Given instruction: Your task is to repeat the listing exactly.

Exercise data:
- - -
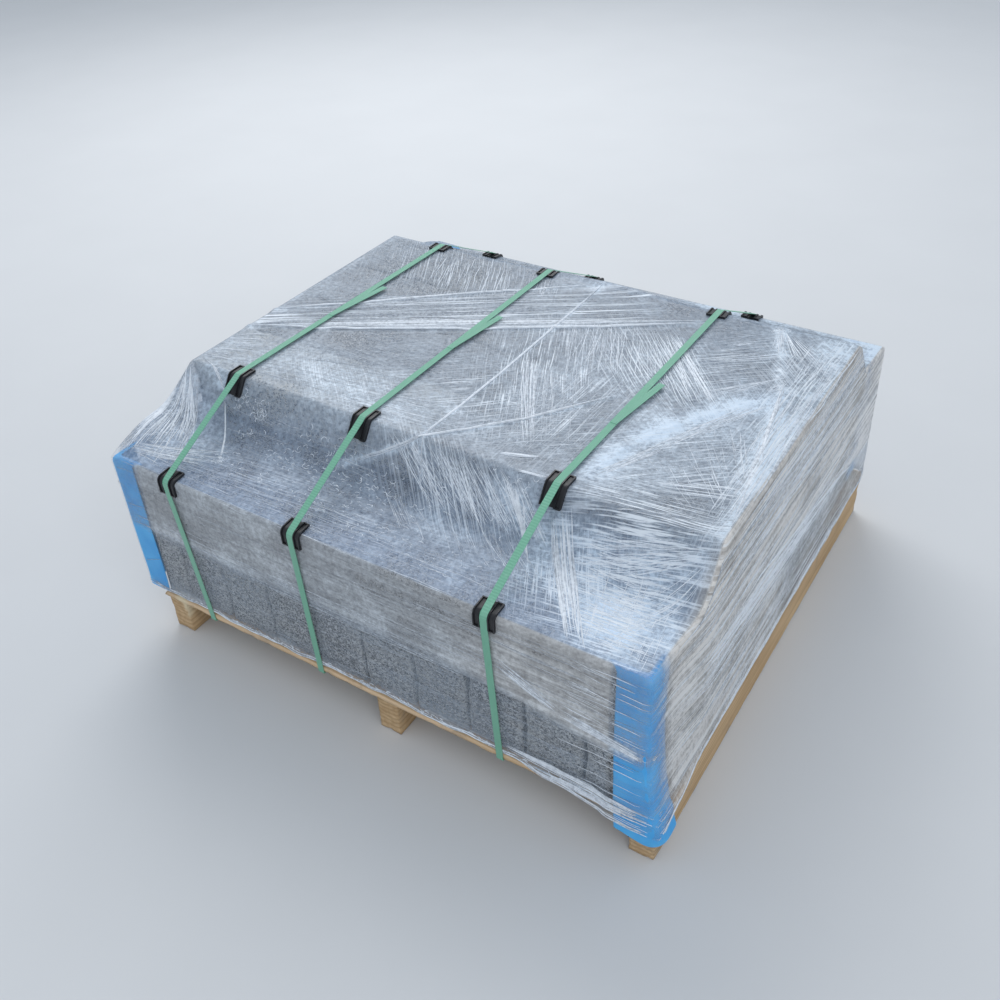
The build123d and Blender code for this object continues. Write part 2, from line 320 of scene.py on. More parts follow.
def solids_of(node_name):
    """The boxes of a CAD node's separate solids, in millimetres."""
    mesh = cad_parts[node_name].data
    parent = list(range(len(mesh.vertices)))

    def root(i):
        while parent[i] != i:
            parent[i] = parent[parent[i]]
            i = parent[i]
        return i

    places = {}
    for v in mesh.vertices:
        parent[v.index] = places.setdefault(tuple(round(c, 6) for c in v.co), v.index)
    for edge in mesh.edges:
        a, b = (root(i) for i in edge.vertices)
        parent[a] = b
    groups = {}
    for v in mesh.vertices:
        groups.setdefault(root(v.index), []).append(v.co[:])
    found = [np.array(g) / MM for g in groups.values()]
    return sorted(((g.min(0), g.max(0)) for g in found), key=lambda b: tuple(b[0]))


def box_grid(low, high, cells):
    """Points and quads of a box whose faces are divided into cells, with shared edges."""
    counts = [max(1, int(round(n))) for n in (high - low) / cells]
    index = {}
    points = []

    def corner(i, j, k):
        key = (i, j, k)
        if key not in index:
            index[key] = len(points)
            points.append(low + (high - low) * np.array(key) / counts)
        return index[key]

    faces = []
    for axis in range(3):
        u, v = [a for a in range(3) if a != axis]
        for end in (0, counts[axis]):
            for a in range(counts[u]):
                for b in range(counts[v]):
                    quad = []
                    for da, db in ((0, 0), (1, 0), (1, 1), (0, 1)):
                        key = [0, 0, 0]
                        key[axis], key[u], key[v] = end, a + da, b + db
                        quad.append(corner(*key))
                    outward = (end > 0) == (axis != 1)
                    faces.append(tuple(quad if outward else quad[::-1]))
    return np.array(points), faces


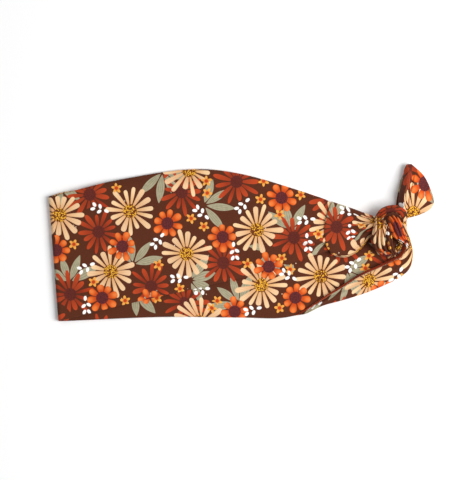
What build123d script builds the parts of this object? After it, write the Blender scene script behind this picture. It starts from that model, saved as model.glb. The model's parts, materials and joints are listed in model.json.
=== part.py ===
- - -
Task solution:
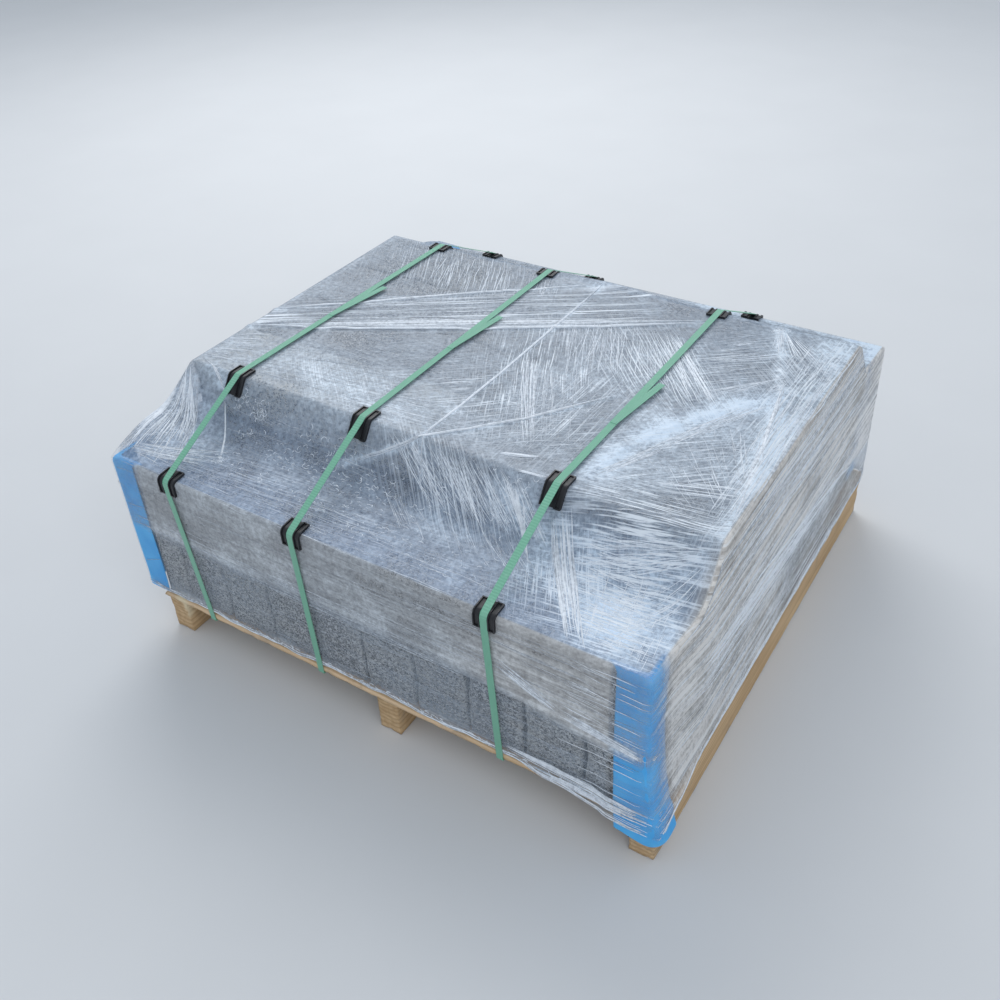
The build123d and Blender code for this object continues. Write part 2, from line 320 of scene.py on. More parts follow.
def solids_of(node_name):
    """The boxes of a CAD node's separate solids, in millimetres."""
    mesh = cad_parts[node_name].data
    parent = list(range(len(mesh.vertices)))

    def root(i):
        while parent[i] != i:
            parent[i] = parent[parent[i]]
            i = parent[i]
        return i

    places = {}
    for v in mesh.vertices:
        parent[v.index] = places.setdefault(tuple(round(c, 6) for c in v.co), v.index)
    for edge in mesh.edges:
        a, b = (root(i) for i in edge.vertices)
        parent[a] = b
    groups = {}
    for v in mesh.vertices:
        groups.setdefault(root(v.index), []).append(v.co[:])
    found = [np.array(g) / MM for g in groups.values()]
    return sorted(((g.min(0), g.max(0)) for g in found), key=lambda b: tuple(b[0]))


def box_grid(low, high, cells):
    """Points and quads of a box whose faces are divided into cells, with shared edges."""
    counts = [max(1, int(round(n))) for n in (high - low) / cells]
    index = {}
    points = []

    def corner(i, j, k):
        key = (i, j, k)
        if key not in index:
            index[key] = len(points)
            points.append(low + (high - low) * np.array(key) / counts)
        return index[key]

    faces = []
    for axis in range(3):
        u, v = [a for a in range(3) if a != axis]
        for end in (0, counts[axis]):
            for a in range(counts[u]):
                for b in range(counts[v]):
                    quad = []
                    for da, db in ((0, 0), (1, 0), (1, 1), (0, 1)):
                        key = [0, 0, 0]
                        key[axis], key[u], key[v] = end, a + da, b + db
                        quad.append(corner(*key))
                    outward = (end > 0) == (axis != 1)
                    faces.append(tuple(quad if outward else quad[::-1]))
    return np.array(points), faces


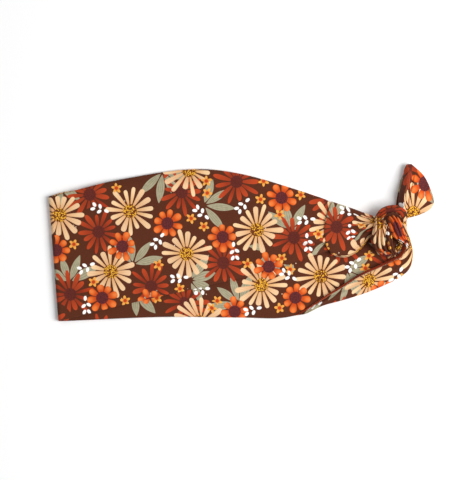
What build123d script builds the parts of this object? After it, write the Blender scene script behind this picture. It starts from that model, saved as model.glb. The model's parts, materials and joints are listed in model.json.
=== part.py ===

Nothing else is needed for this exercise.